Así lo piensa también Eduardo Vardheren: “Otra especificidad de la ciencia ficción mexicana es tal vez el regreso al pasado. Un regreso que no pasa por una nostalgia derrotada. La ciencia ficción mexicana no entiende el futuro en una vertiente extractivista. El pasado es algo que nos pertenece y sirve para forjar el porvenir. Vemos hacia atrás como una forma de crear algo nuevo. Como en Eugenia (1919), de Eduardo Urzaiz, que tiene pasajes hermosos con descripciones de la neoarquitectura maya en el futuro. La ciencia ficción mexicana ve el pasado como algo vivo y no como algo que pertenece a un museo”.

Eso es. El tiempo. Creo encontrar la última clave.

X

Esto puede completar mi misión. Entiendo ahora cuál es el camino a recorrer. Todo es cuestión de un cambio de paradigma. La ciencia ficción mexicana sigue siendo considerada como un género literario, como un nicho en donde circulan los mismos autores ganando los mismos premios; un páramo vacío o demasiado lleno o esotéricamente disperso. En realidad, su importancia figura en algo mucho más rico.

Lo que hace única esta escritura es que expresa una forma diferente de considerar el tiempo, el futuro, y la manera en que podemos construirlo.
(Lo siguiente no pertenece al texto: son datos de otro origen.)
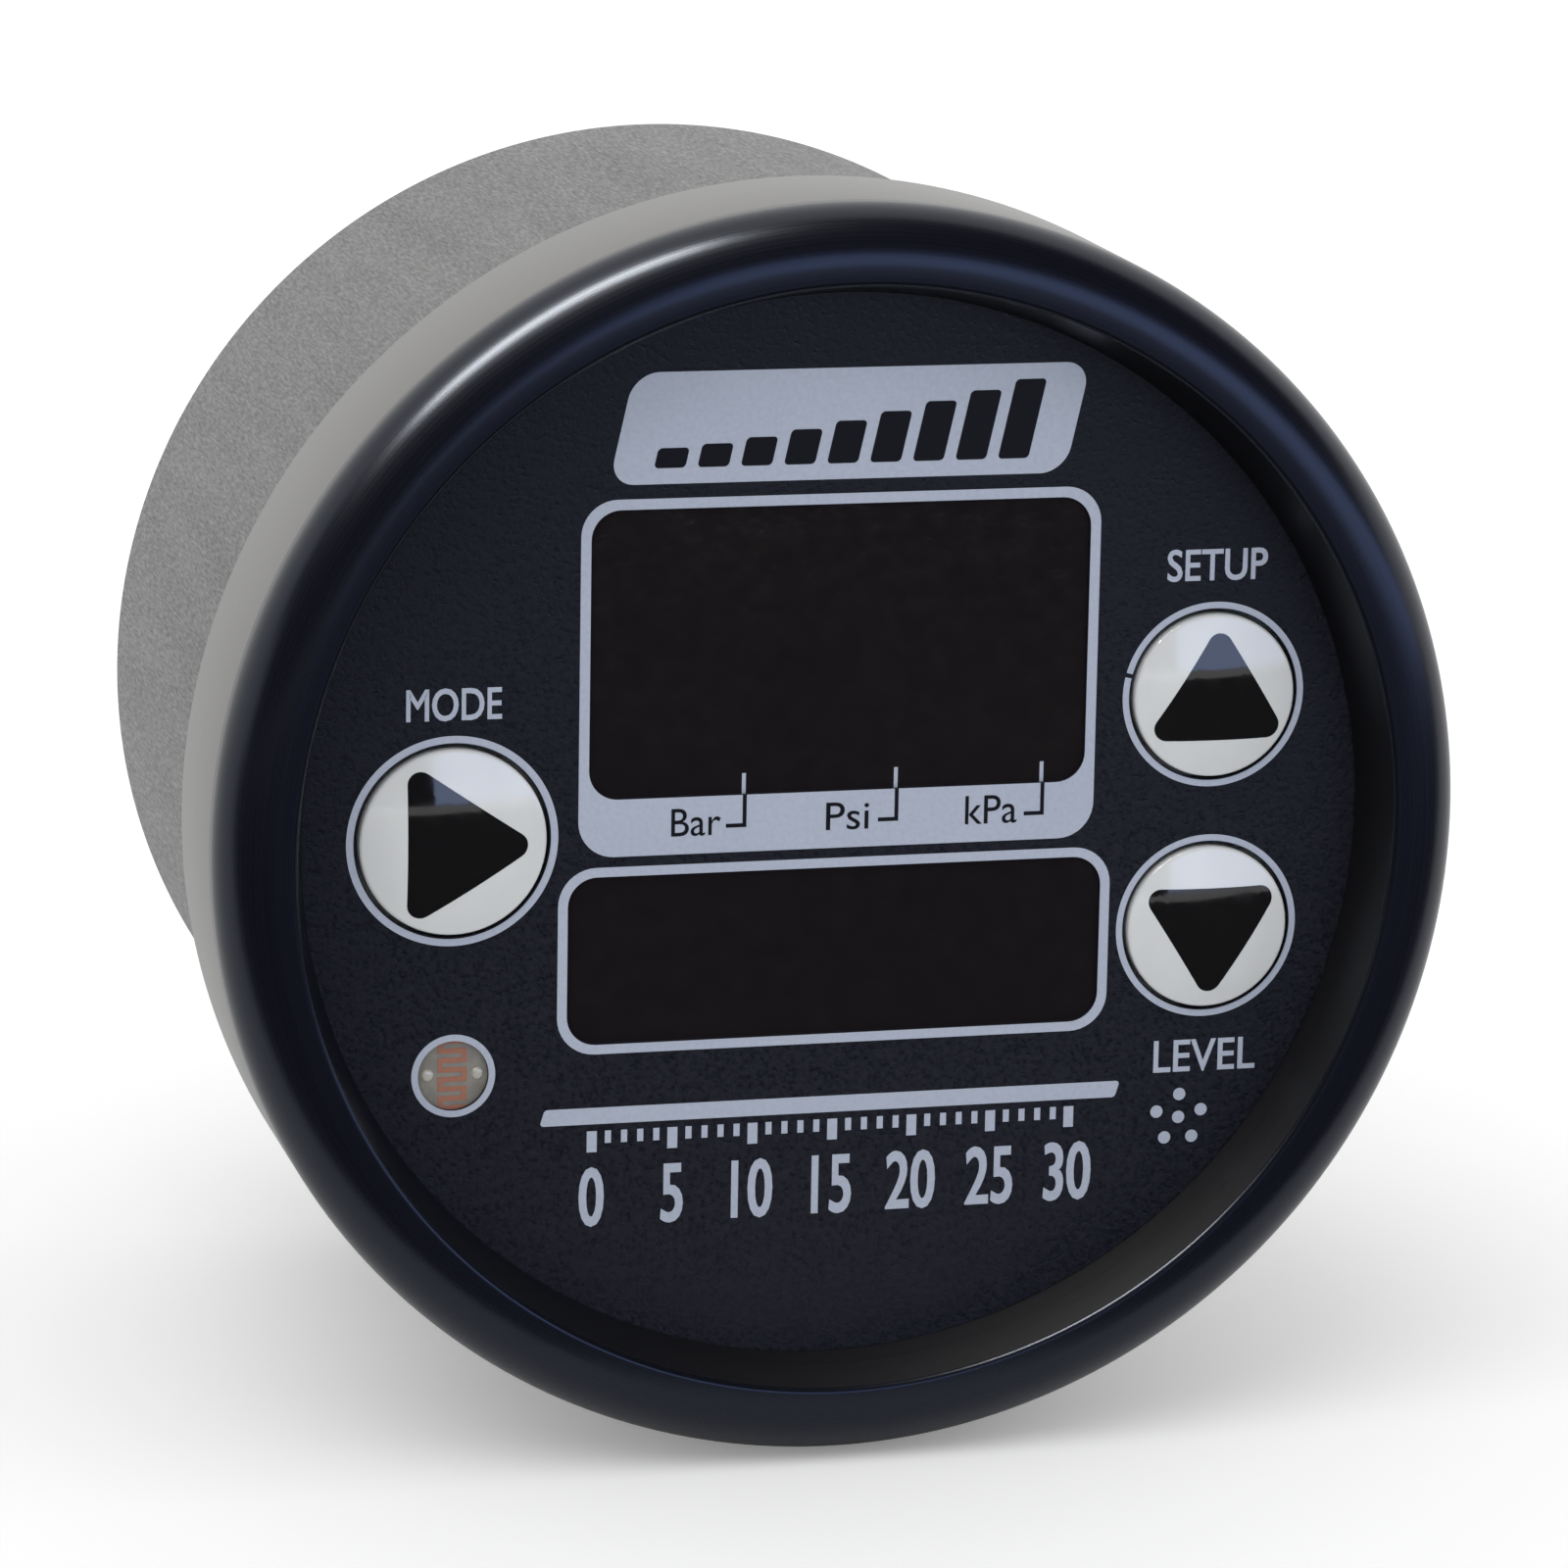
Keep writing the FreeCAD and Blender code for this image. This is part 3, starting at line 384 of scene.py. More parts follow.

La tradición no se borra con lo nuevo y, así, se niega el progreso indefinido y acumulativo de la revolución industrial que vio nacer el género. El planteamiento de gozosa nostalgia mexicana se mezcla también con una actitud burlona que impide la seriedad a destajo, y que mantiene a raya al máximo enemigo de la crítica: la solemnidad. El pensamiento mexicano se cristaliza en la ciencia ficción como una rebeldía contra lo impositivo, contra el progreso voraz, contra lo que se toma demasiado en serio.
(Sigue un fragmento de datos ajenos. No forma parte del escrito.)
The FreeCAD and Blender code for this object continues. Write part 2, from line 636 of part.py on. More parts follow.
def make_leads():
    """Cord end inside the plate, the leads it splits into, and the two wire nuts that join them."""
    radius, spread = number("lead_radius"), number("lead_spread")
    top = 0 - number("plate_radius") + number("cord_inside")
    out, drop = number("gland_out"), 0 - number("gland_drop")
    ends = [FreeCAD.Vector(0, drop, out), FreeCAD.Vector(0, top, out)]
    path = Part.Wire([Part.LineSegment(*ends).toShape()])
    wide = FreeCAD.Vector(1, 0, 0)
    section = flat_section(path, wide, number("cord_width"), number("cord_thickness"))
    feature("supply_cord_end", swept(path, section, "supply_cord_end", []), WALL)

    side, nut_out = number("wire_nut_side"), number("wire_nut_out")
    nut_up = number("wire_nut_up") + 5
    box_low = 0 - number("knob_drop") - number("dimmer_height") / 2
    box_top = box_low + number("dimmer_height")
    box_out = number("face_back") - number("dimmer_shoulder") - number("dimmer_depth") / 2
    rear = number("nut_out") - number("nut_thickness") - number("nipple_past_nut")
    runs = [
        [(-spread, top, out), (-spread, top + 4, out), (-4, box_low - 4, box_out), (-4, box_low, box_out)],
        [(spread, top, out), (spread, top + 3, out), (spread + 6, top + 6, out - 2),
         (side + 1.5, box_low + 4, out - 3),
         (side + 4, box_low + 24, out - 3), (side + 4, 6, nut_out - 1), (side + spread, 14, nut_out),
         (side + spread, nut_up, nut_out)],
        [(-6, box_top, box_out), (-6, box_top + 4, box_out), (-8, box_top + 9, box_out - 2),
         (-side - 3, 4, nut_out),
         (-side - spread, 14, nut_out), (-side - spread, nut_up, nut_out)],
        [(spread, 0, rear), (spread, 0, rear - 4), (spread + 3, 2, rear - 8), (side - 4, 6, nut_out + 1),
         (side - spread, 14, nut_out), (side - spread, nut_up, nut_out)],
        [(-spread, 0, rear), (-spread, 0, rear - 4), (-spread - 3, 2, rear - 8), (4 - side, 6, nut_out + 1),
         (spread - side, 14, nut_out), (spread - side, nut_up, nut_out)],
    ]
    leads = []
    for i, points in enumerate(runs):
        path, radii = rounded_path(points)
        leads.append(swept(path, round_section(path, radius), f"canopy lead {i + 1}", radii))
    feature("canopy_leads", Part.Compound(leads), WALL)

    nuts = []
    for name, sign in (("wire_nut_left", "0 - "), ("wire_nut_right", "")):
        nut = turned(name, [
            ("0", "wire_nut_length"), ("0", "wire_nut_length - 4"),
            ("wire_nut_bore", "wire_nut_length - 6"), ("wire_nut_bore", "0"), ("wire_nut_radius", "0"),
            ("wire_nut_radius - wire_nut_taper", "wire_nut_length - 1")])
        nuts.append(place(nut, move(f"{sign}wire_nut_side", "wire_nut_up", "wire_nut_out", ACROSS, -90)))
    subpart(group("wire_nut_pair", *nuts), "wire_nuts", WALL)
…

Ahí está la clave para cambiar el futuro perdido del limbo en donde flota mi cuerpo. ¿Cómo? No lo sé aún. Por eso mi mente divagó hasta este lugar. Esto fue lo que vine a entender. Y esto es lo que voy a seguir tratando de entender. Mientras la mente de este reportero siga encadenada, utilizaré su cuerpo para encontrar los secretos de nuestro futuro.

Tal vez mantenga un diario. Tal vez lo publique en La Tempestad. Parece un buen lugar para dejar registro de mis pensamientos sin que nadie sospeche el horror que los espera.

XI

He aprendido lo que perdimos. Queda recorrer el camino para recuperarlo.

Permanezco en esta tierra de compradores de colchones, pambazos y música nostálgica; permanezco en esta tierra de ciencia ficción y resistencia.

Este es el presente que quiero vivir, aunque sea a través del acto indecible de tomar el cuerpo de un inadvertido.

Si regreso menos a mi futuro es que habré logrado algo; para mí, al menos, para todos, espero.

Tal vez la negrura ya se esté difuminando.

Tal vez ese futuro ya no está sucediendo.

Supongo que sólo lo sabré si despierto de nuevo con los ojos cerrados.